=== Data excerpt ===

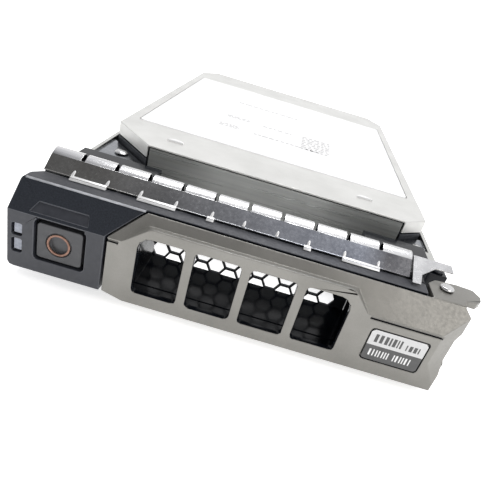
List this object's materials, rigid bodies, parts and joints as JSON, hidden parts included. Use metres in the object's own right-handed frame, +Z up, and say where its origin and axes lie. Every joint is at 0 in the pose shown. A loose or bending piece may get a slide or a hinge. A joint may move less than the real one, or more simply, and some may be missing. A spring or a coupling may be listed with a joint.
{
  "type": "hard disk drive",
  "caption": "Flat 3.5-inch hard disk drive screwed between the rails of a hot-swap carrier, with a hinged windowed front handle and a push-button latch.",
  "frame": {"origin": "where the spindle axis meets the plane of the drive underside", "axes": "+X along the bezel from the release button towards the handle hinge, +Y from the bezel back to the host connector, +Z up out of the cover label"},
  "size_m": [0.1122, 0.1905, 0.0285],
  "materials": {
    "black_plastic": "fine-textured black moulding",
    "button_plastic": "smooth dark grey moulding",
    "handle_paint": "warm grey metallic paint",
    "copper_ring": "satin copper colour",
    "lens": "clear grey light pipe",
    "stainless": "bright rolled stainless",
    "steel": "plain steel",
    "rail_steel": "zinc-plated sheet",
    "black_steel": "black coated sheet",
    "casting": "black e-coated casting",
    "cover_metal": "satin grey",
    "label_white": "white paper label",
    "label_grey": "grey printed label",
    "board": "green solder mask",
    "connector_black": "black moulding",
    "platter_mirror": "mirror-polished disk",
    "aluminium": "machined",
    "coil_copper": "enamelled copper winding",
    "magnet_nickel": "nickel-plated magnet",
    "ivory_plastic": "ivory moulding",
    "flex_amber": "amber film"
  },
  "bodies": {
    "carrier_and_drive": {"airflow_grille": "black_steel", "base_casting": "casting", "board_screw_1": "steel", "board_screw_2": "steel", "button_bezel": "black_plastic", "button_spring": "steel", "circuit_board": "board", "cover_label": "label_white", "drive_screw_1": "steel", "drive_screw_2": "steel", "drive_screw_3": "steel", "drive_screw_4": "steel", "emi_gasket": "stainless", "flex_cable": "flex_amber", "frame_screw": "black_steel", "front_frame": "black_plastic", "front_plate": "stainless", "handle_pin": "stainless", "handle_spring": "steel", "host_connector": "connector_black", "indicator_light_lower": "lens", "indicator_light_upper": "lens", "left_rail": "rail_steel", "left_rivet": "stainless", "load_ramp": "ivory_plastic", "magnet": "magnet_nickel", "motor_stator": "coil_copper", "pivot_bearing": "steel", "right_rail": "rail_steel", "right_rivet": "stainless", "shield_bracket": "stainless", "spindle_shaft": "steel", "top_cover": "cover_metal", "yoke_lower": "steel", "yoke_upper": "steel"},
    "handle": {"handle": "handle_paint", "handle_sticker": "label_grey"},
    "button": {"release_button": "button_plastic", "button_ring": "copper_ring"},
    "latch": {"latch_slider": "button_plastic"},
    "disk_stack": {"spindle_hub": "aluminium", "disk_clamp": "steel", "platter_1": "platter_mirror", "platter_2": "platter_mirror", "platter_3": "platter_mirror", "platter_4": "platter_mirror", "platter_5": "platter_mirror", "platter_6": "platter_mirror", "platter_7": "platter_mirror", "platter_8": "platter_mirror", "spacer_ring_1": "aluminium", "spacer_ring_2": "aluminium", "spacer_ring_3": "aluminium", "spacer_ring_4": "aluminium", "spacer_ring_5": "aluminium", "spacer_ring_6": "aluminium", "spacer_ring_7": "aluminium"},
    "actuator": {"head_stack": "aluminium", "voice_coil": "coil_copper"}
  },
  "joints": [
    {"name": "handle_hinge", "type": "hinge", "parent": "carrier_and_drive", "child": "handle", "pos_m": [0.0492, -0.0831, 0], "axis": [0, 0, 1], "range_deg": [0, 50]},
    {"name": "button_slide", "type": "slide", "parent": "carrier_and_drive", "child": "button", "axis": [0, 1, 0], "range_m": [0, 0.002], "stiffness_N_per_m": 300, "deforming": ["button_spring"]},
    {"name": "latch_slide", "type": "slide", "parent": "carrier_and_drive", "child": "latch", "axis": [1, 0, 0], "range_m": [-0.002, 0]},
    {"name": "spindle_spin", "type": "hinge", "parent": "carrier_and_drive", "child": "disk_stack", "pos_m": [0, 0, 0], "axis": [0, 0, 1], "continuous": true},
    {"name": "actuator_swing", "type": "hinge", "parent": "carrier_and_drive", "child": "actuator", "pos_m": [0.012, 0.058, 0], "axis": [0, 0, 1], "range_deg": [0, 35]}
  ],
  "couplings": [
    {"joint": "latch_slide", "follows": "button_slide", "ratio": -1}
  ]
}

===

Reply with nothing but the number of lines in the data above that contain "joints".

_Correct response_
2